* **STATED TASK**:
Please write out the complete listing that follows, exactly as it reads.

* **DATASET SECTION**:
· · · · ·

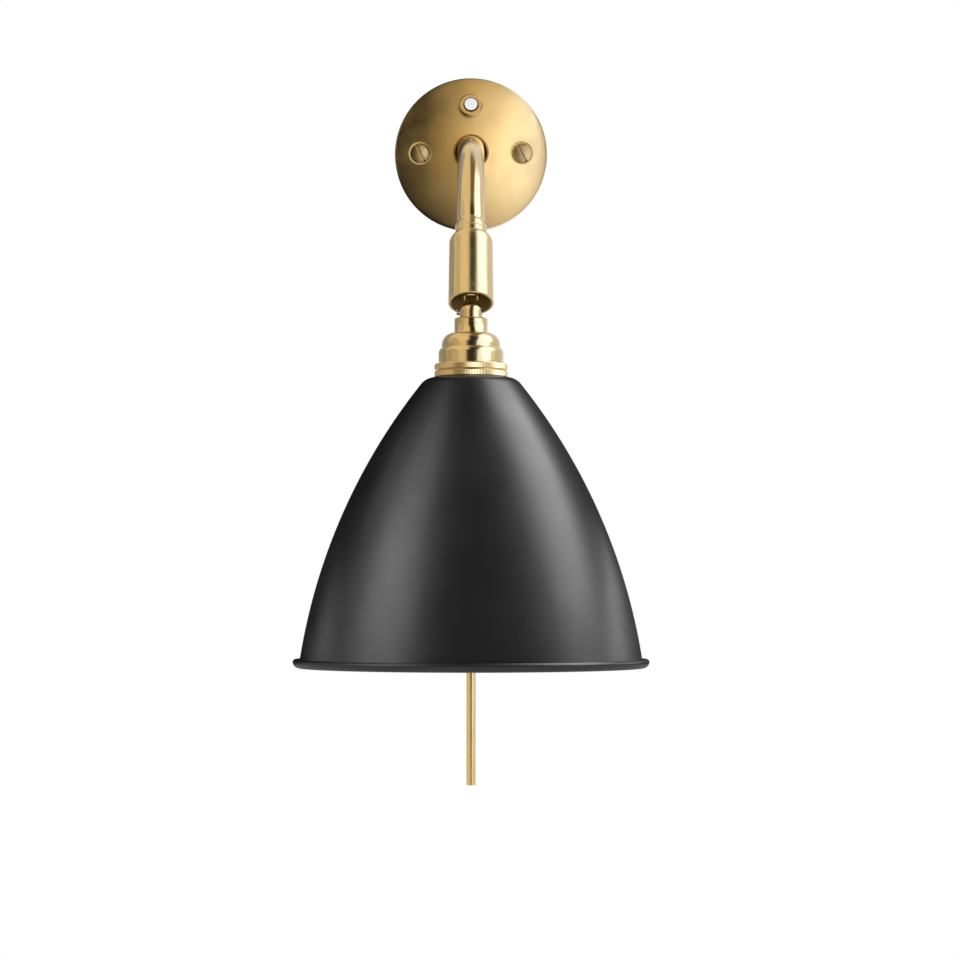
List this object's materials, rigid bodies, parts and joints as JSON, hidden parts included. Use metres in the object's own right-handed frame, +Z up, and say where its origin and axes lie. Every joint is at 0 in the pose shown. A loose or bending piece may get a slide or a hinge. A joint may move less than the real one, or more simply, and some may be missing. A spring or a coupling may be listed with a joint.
{
  "type": "adjustable wall lamp",
  "caption": "Brass wall lamp: round domed wall plate with a push switch, bent arm, cup with a knuckle joint, and a black bell shade that swivels and tilts.",
  "frame": {"origin": "on the wall at the centre of the round wall plate", "axes": "+Z up, +Y into the wall, +X to the right as seen from the room; the lamp reaches towards -Y"},
  "size_m": [0.1652, 0.2053, 0.3541],
  "materials": {
    "brass": "polished, clear lacquer",
    "shade_black": "gloss black outside, white inside",
    "silver_cap": "polished",
    "bright_steel": "turned",
    "zinc_steel": "zinc plated",
    "white_ceramic": "glazed",
    "contact_brass": "plain",
    "black_phenolic": "moulded",
    "cream_plastic": "moulded",
    "nylon": "moulded",
    "bulb_cap_metal": "rolled thread",
    "bulb_glass": "opal"
  },
  "bodies": {
    "wall_arm": {"wall_plate": "brass", "plate_screws": "brass", "switch_bush": "brass", "arm_tube": "brass", "arm_ferrule": "brass", "joint_cup": "brass", "cable_tube": "brass", "backing_plate": "zinc_steel", "arm_root_plug": "contact_brass", "arm_lock_washer": "zinc_steel", "arm_lock_nut": "contact_brass", "tube_saddle": "contact_brass", "saddle_screws": "zinc_steel", "switch_body": "black_phenolic", "switch_nut": "contact_brass", "switch_terminals": "contact_brass", "terminal_block": "cream_plastic", "terminal_screws": "zinc_steel", "block_screw": "zinc_steel", "earth_screw": "contact_brass", "swivel_housing": "contact_brass", "swivel_retainer": "contact_brass", "swivel_washer": "nylon"},
    "button": {"switch_button": "silver_cap"},
    "swivel": {"upper_knuckle": "brass"},
    "lamp_head": {"lower_knuckle": "brass", "hinge_screw": "bright_steel", "hinge_washer": "zinc_steel", "lampholder_cap": "brass", "lampholder_barrel": "brass", "upper_shade_ring": "brass", "lower_shade_ring": "brass", "inner_shade_ring": "brass", "shade": "shade_black", "lampholder_insert": "white_ceramic", "screw_shell": "contact_brass", "centre_contact": "contact_brass", "holder_terminals": "contact_brass", "bulb_cap": "bulb_cap_metal", "bulb_contact": "bulb_cap_metal", "bulb_glass": "bulb_glass"}
  },
  "joints": [
    {"name": "button_press", "type": "slide", "parent": "wall_arm", "child": "button", "axis": [0, 0.9775, -0.2109], "range_m": [0, 0.002], "stiffness_N_per_m": 450, "springref_m": -0.002},
    {"name": "head_swivel", "type": "hinge", "parent": "wall_arm", "child": "swivel", "pos_m": [0, -0.10682, -0.08912], "axis": [0, 0.4384, 0.8988], "range_deg": [-170, 170]},
    {"name": "head_tilt", "type": "hinge", "parent": "swivel", "child": "lamp_head", "pos_m": [0, -0.10682, -0.08912], "axis": [1, 0, 0], "range_deg": [-26, 6]}
  ]
}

· · · · ·

* **FULL SOLUTION**:
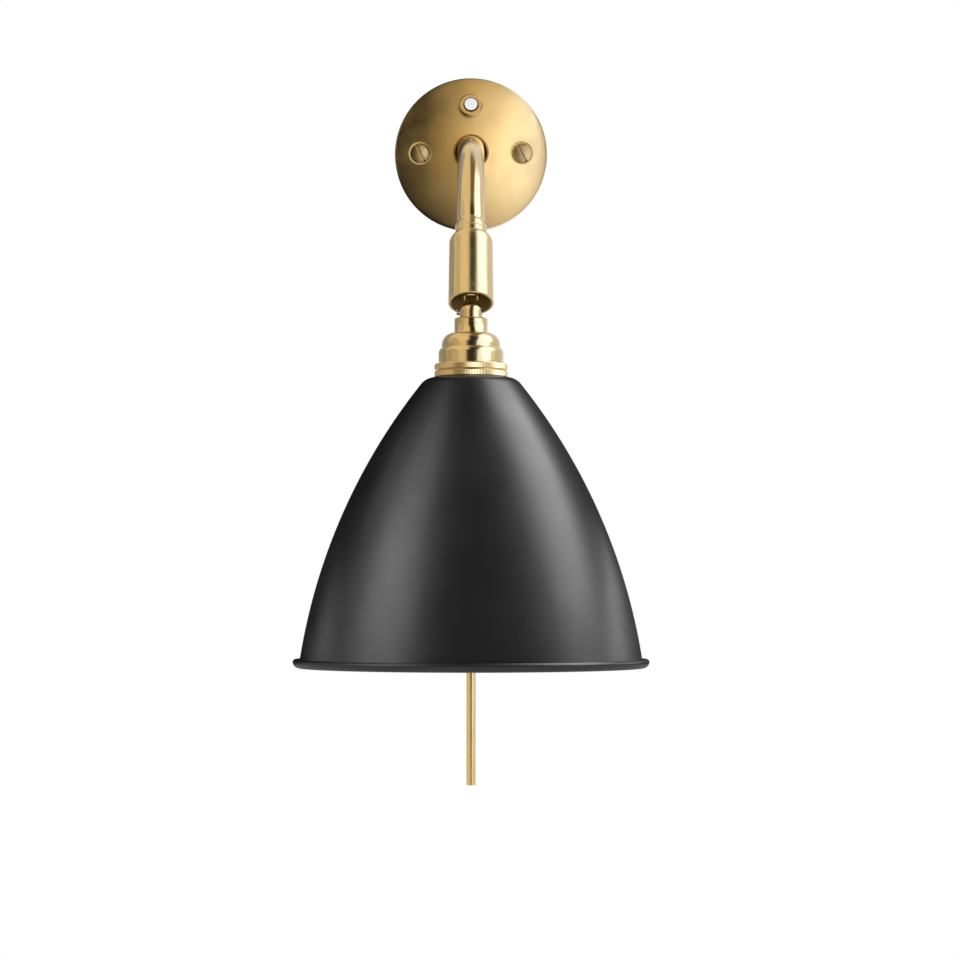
List this object's materials, rigid bodies, parts and joints as JSON, hidden parts included. Use metres in the object's own right-handed frame, +Z up, and say where its origin and axes lie. Every joint is at 0 in the pose shown. A loose or bending piece may get a slide or a hinge. A joint may move less than the real one, or more simply, and some may be missing. A spring or a coupling may be listed with a joint.
{
  "type": "adjustable wall lamp",
  "caption": "Brass wall lamp: round domed wall plate with a push switch, bent arm, cup with a knuckle joint, and a black bell shade that swivels and tilts.",
  "frame": {"origin": "on the wall at the centre of the round wall plate", "axes": "+Z up, +Y into the wall, +X to the right as seen from the room; the lamp reaches towards -Y"},
  "size_m": [0.1652, 0.2053, 0.3541],
  "materials": {
    "brass": "polished, clear lacquer",
    "shade_black": "gloss black outside, white inside",
    "silver_cap": "polished",
    "bright_steel": "turned",
    "zinc_steel": "zinc plated",
    "white_ceramic": "glazed",
    "contact_brass": "plain",
    "black_phenolic": "moulded",
    "cream_plastic": "moulded",
    "nylon": "moulded",
    "bulb_cap_metal": "rolled thread",
    "bulb_glass": "opal"
  },
  "bodies": {
    "wall_arm": {"wall_plate": "brass", "plate_screws": "brass", "switch_bush": "brass", "arm_tube": "brass", "arm_ferrule": "brass", "joint_cup": "brass", "cable_tube": "brass", "backing_plate": "zinc_steel", "arm_root_plug": "contact_brass", "arm_lock_washer": "zinc_steel", "arm_lock_nut": "contact_brass", "tube_saddle": "contact_brass", "saddle_screws": "zinc_steel", "switch_body": "black_phenolic", "switch_nut": "contact_brass", "switch_terminals": "contact_brass", "terminal_block": "cream_plastic", "terminal_screws": "zinc_steel", "block_screw": "zinc_steel", "earth_screw": "contact_brass", "swivel_housing": "contact_brass", "swivel_retainer": "contact_brass", "swivel_washer": "nylon"},
    "button": {"switch_button": "silver_cap"},
    "swivel": {"upper_knuckle": "brass"},
    "lamp_head": {"lower_knuckle": "brass", "hinge_screw": "bright_steel", "hinge_washer": "zinc_steel", "lampholder_cap": "brass", "lampholder_barrel": "brass", "upper_shade_ring": "brass", "lower_shade_ring": "brass", "inner_shade_ring": "brass", "shade": "shade_black", "lampholder_insert": "white_ceramic", "screw_shell": "contact_brass", "centre_contact": "contact_brass", "holder_terminals": "contact_brass", "bulb_cap": "bulb_cap_metal", "bulb_contact": "bulb_cap_metal", "bulb_glass": "bulb_glass"}
  },
  "joints": [
    {"name": "button_press", "type": "slide", "parent": "wall_arm", "child": "button", "axis": [0, 0.9775, -0.2109], "range_m": [0, 0.002], "stiffness_N_per_m": 450, "springref_m": -0.002},
    {"name": "head_swivel", "type": "hinge", "parent": "wall_arm", "child": "swivel", "pos_m": [0, -0.10682, -0.08912], "axis": [0, 0.4384, 0.8988], "range_deg": [-170, 170]},
    {"name": "head_tilt", "type": "hinge", "parent": "swivel", "child": "lamp_head", "pos_m": [0, -0.10682, -0.08912], "axis": [1, 0, 0], "range_deg": [-26, 6]}
  ]
}